The end didn’t happen until October, when the topic of children came up again. Especially prior to my apostasy, talk of kids wasn’t uncommon at all. This time, though, we spoke in terms of how these children would be raised. I knew full well that she would insist the kids attend church, and that was non-negotiable. Having grown up in the church, I didn’t even have to ask. But she told me anyway. So I simply said that these kids will someday ask why I don’t go to church, and at that time, I will have to honestly tell them why I don’t. But even this was too much for her to bend on. Faced with living a miserable existence with a woman who hates me and would require that I lie to our future children about who their father is in order for her to make them hate me just as much, I told her that we needed to get a divorce.

We’ve lost touch since the divorce finalized. I still run into a couple of her siblings on occasion, and I’ve learned that she’s since remarried. No word as to whether she has kids, but she’ll no doubt do better on that front with her new husband than she would’ve with me.
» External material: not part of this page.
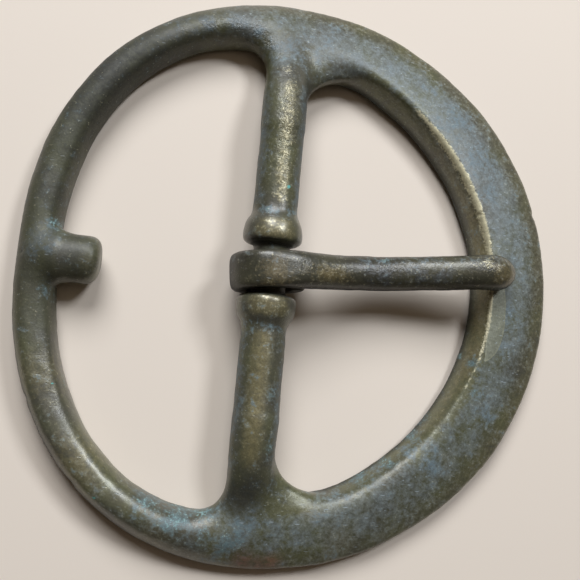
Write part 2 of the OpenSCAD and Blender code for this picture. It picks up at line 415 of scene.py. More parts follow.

It’s funny what a little bit of spring air will remind you of.

5 thoughts on “Confessions of (non)faith

  1. Being raised in a family where my mother attended your former church and my father didn’t it was never kept from me why my dad didn’t attend our church. That part of your story was unique to your former relationship as far as I know. I’m really glad you are happy with your current life regardless of what you choose to believe.


  2. I didn’t know your dad was a Pastor. Apostolic? Did you say he was baptist until he converted? Do you know how these Apostolics viewed baptists? I knew of some sects that believed they (certain apostolic) could be the only Christians ( had to do something with the laying on of hands) . I remember my dad talking about how going to a movie theater was a scary proposition for him the first time he went.
    He had a cousin who was raised stricter, and was forbidden to twirl her baton because it was”worldly “. (In fact, I thought of her while watching the Zombie Prom when the character played by your friend had her baton confiscated by the principal-it struck my funny bone in a certain way I am not sure others would get.)


    1. There are a lot of different Apostolic Lutheran sects around, each of varying degrees of, I dunno, severity. Whereas the church in which I grew up was very strict on certain elements of the theology, we weren’t prevented from going to the movie theater. We had televisions at home, etc. I know that some Apostolics didn’t though.